Seit ihrem ersten Besuch hier hat sich nicht viel verändert. Nur das Wetter war schlechter, passender für diese Art von Besuch. Wolkenlos und sonnendurchflutet präsentiert sich die Gedenkstätte heute und wirkt wie eine freundliche Parkanlage im Sommer. Luise und Caro sind viel zu vertieft in ihr Gespräch mit Natalia, um auf die mit Gras und Weide überwucherten Massengräber in ihren Augenwinkeln zu achten. “Man kennt das ja schon”, bemerkt Caro kurz. “Diese Grausamkeiten kann man einfach nicht verstehen, egal wie lange man darüber nachdenkt”, ergänzt Luise dann doch auf Englisch, Natalia nickt zustimmend. Kurzes Schweigen. Luises wechselt das Thema und frag Natalia nach der Schule und ihren Zukunftsplänen. Beide Mädchen wollen ins Ausland gehen, viel erleben und ihren Horizont erweitern – und diese Pläne scheinen für den Moment mehr zu verbinden, als das gemeinsame kulturgeschichtliche Erbe.

Eine Zukunftsvision

Am nächsten Tag treffen sich alle Schüler im Stadthaus Bergen.

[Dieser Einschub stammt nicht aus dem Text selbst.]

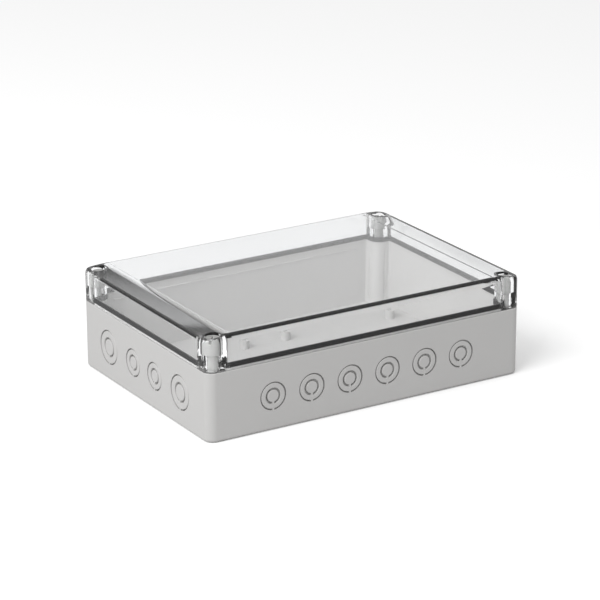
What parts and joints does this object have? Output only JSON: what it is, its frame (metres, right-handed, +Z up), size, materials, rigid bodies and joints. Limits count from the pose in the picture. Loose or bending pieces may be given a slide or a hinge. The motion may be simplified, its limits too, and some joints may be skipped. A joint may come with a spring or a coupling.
{
  "type": "hinged enclosure",
  "caption": "Shallow wall-mount plastic enclosure: grey base with knock-outs, clear hinged cover on jointed corner screws, black gasket.",
  "frame": {"origin": "centre of the underside of the base", "axes": "+X along the long sides, +Y towards the hinge side, +Z up through the cover"},
  "size_m": [0.255, 0.18, 0.075],
  "materials": {
    "base_plastic": "fine satin, moulded",
    "clear_cover": "clear, polished",
    "gasket_rubber": "soft, matt",
    "screw_plastic": "semi-gloss, moulded",
    "link_plastic": "satin, moulded"
  },
  "bodies": {
    "base": {"base_shell": "base_plastic"},
    "hinge_links": {"left_hinge_link": "link_plastic", "right_hinge_link": "link_plastic", "left_hinge_pin": "link_plastic", "right_hinge_pin": "link_plastic"},
    "cover": {"cover_shell": "clear_cover", "cover_gasket": "gasket_rubber", "rear_left_hinge_stem": "link_plastic", "rear_right_hinge_stem": "link_plastic"},
    "front_left_screw": {"front_left_screw": "screw_plastic"},
    "front_right_screw": {"front_right_screw": "screw_plastic"},
    "rear_left_screw_head": {"rear_left_screw_head": "screw_plastic"},
    "rear_right_screw_head": {"rear_right_screw_head": "screw_plastic"}
  },
  "joints": [
    {"name": "link_lift", "type": "slide", "parent": "base", "child": "hinge_links", "axis": [0, 0, 1], "range_m": [0, 0.02]},
    {"name": "cover_swing", "type": "hinge", "parent": "hinge_links", "child": "cover", "pos_m": [0, 0.081, 0.0455], "axis": [-1, 0, 0], "range_deg": [0, 95]},
    {"name": "front_left_screw_turn", "type": "hinge", "parent": "cover", "child": "front_left_screw", "pos_m": [-0.1185, -0.081, 0.066], "axis": [0, 0, 1], "range_deg": [0, 90]},
    {"name": "front_right_screw_turn", "type": "hinge", "parent": "cover", "child": "front_right_screw", "pos_m": [0.1185, -0.081, 0.066], "axis": [0, 0, 1], "range_deg": [0, 90]},
    {"name": "rear_left_screw_head_turn", "type": "hinge", "parent": "cover", "child": "rear_left_screw_head", "pos_m": [-0.1185, 0.081, 0.066], "axis": [0, 0, 1], "range_deg": [0, 90]},
    {"name": "rear_right_screw_head_turn", "type": "hinge", "parent": "cover", "child": "rear_right_screw_head", "pos_m": [0.1185, 0.081, 0.066], "axis": [0, 0, 1], "range_deg": [0, 90]}
  ],
  "couplings": [
    {"joint": "link_lift", "follows": "cover_swing", "m_per_rad": 0.012062}
  ]
}
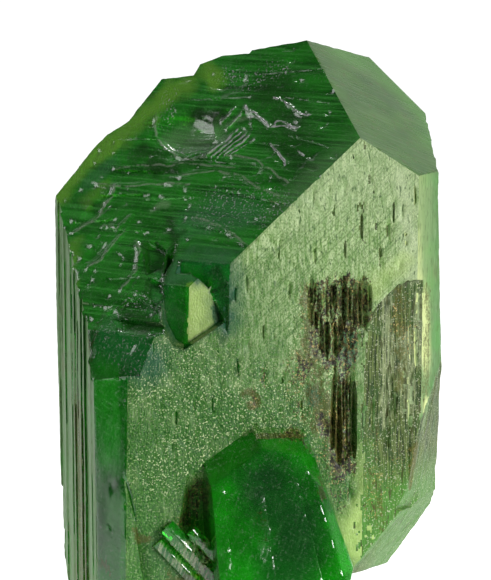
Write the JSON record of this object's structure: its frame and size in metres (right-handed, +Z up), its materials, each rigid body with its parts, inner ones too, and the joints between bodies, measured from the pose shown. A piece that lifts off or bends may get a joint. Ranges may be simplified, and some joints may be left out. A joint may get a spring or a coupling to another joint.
{
  "type": "diopside crystal",
  "caption": "Upright green translucent prismatic crystal with a slanted, stepped end and a smaller crystal grown on its foot, standing on a flat base.",
  "frame": {"origin": "middle of the bounding box, on the flat base that the crystal stands on", "axes": "+Z up along the crystal's length, -Y out of the big etched front face"},
  "size_m": [0.0312, 0.0248, 0.0456],
  "materials": {
    "diopside": "satin"
  },
  "bodies": {
    "root": {"diopside_crystal": "diopside"}
  },
  "joints": []
}
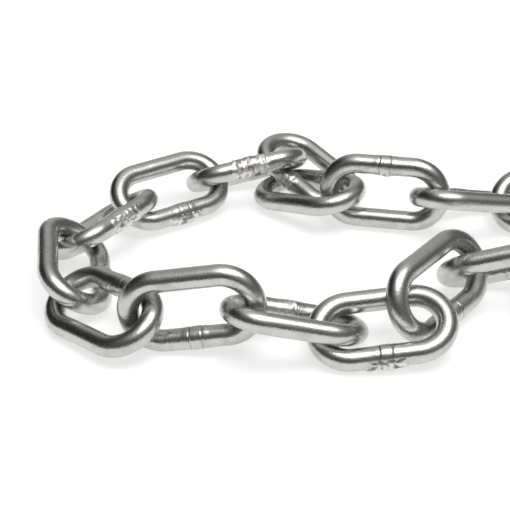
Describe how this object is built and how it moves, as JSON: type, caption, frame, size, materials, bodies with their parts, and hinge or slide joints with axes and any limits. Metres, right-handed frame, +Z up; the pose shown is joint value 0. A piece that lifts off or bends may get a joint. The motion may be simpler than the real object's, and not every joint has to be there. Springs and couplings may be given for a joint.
{
  "type": "welded chain",
  "caption": "Length of welded medium-link steel chain of round wire, laid down loosely in a long open loop on a level floor.",
  "frame": {"origin": "middle of the laid chain's box, on the floor it lies on", "axes": "+Z up from the floor, +X along the length of the loop towards its open end, +Y across the loop away from the picture's viewpoint"},
  "size_m": [0.4074, 0.1608, 0.0346],
  "materials": {
    "bright_steel": "bright drawn stainless steel wire, fine grain along the wire, slightly rough butt welds"
  },
  "bodies": {
    "root": {"link_01": "bright_steel", "link_02": "bright_steel", "link_03": "bright_steel", "link_04": "bright_steel", "link_05": "bright_steel", "link_06": "bright_steel", "link_07": "bright_steel", "link_08": "bright_steel", "link_09": "bright_steel", "link_10": "bright_steel", "link_11": "bright_steel", "link_12": "bright_steel", "link_13": "bright_steel", "link_14": "bright_steel", "link_15": "bright_steel", "link_16": "bright_steel", "link_17": "bright_steel", "link_18": "bright_steel", "link_19": "bright_steel", "link_20": "bright_steel", "link_21": "bright_steel", "link_22": "bright_steel", "link_23": "bright_steel", "link_24": "bright_steel", "link_25": "bright_steel", "link_26": "bright_steel"}
  },
  "joints": []
}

Sie gestalten Collagen zu verschiedenen Themen des Tagebuchs der Anne Frank: “Anne Frank in Farbe gebracht” Luise tut sich sofort mit zwei Holländern zusammen, denn “bloß mit Deutschen, das wäre ja langweilig gewesen”. Sie wählen “Zukunft” als Thema –  ein Wort, das Luise lieber mag als  ”Vergangenheit”. Sie blickt nach vorne: ” Wir sollten uns nicht in der Vergangenheit vergraben, sondern wir sollten dafür sorgen, dass so etwas, wie das Dritte Reich, nie wieder passiert”, sagt sie, während sie mit einer Kohlkreide den Fensterrahmen ihrer Skizze nachzieht. Dann muss sich Luise wieder konzentrieren. Mit wachsamen Augen verfolgt sie die Hände ihres Gruppenkollegen Walther, die Paste mit einem Spachtel auf die Leinwand auftragen, um dem Bild Struktur zu verleihen. Luises Augen wandern zwischen der Skizze und der Collage und lächelt – die Umsetzung ist gelungen.

Während Luise die Zukunftsvisionen der Anne Frank grafisch verarbeitet, denkt sie auch über ihre eigene Zukunft nach. Über die Zukunft ihrer Heimat. Für die auswärtigen Schüler wird Bergen wohl auf jeden Fall ein Ort der Erinnerung, aber nicht unbedingt der Trauer bleiben. Für Luise ist Bergen, gemeinsam mit ihren Freunden ins Schwimmbad zu gehen. Sie lebt in ihrem eigenen Bergen, das den Ortsteil Belsen nicht umfasst.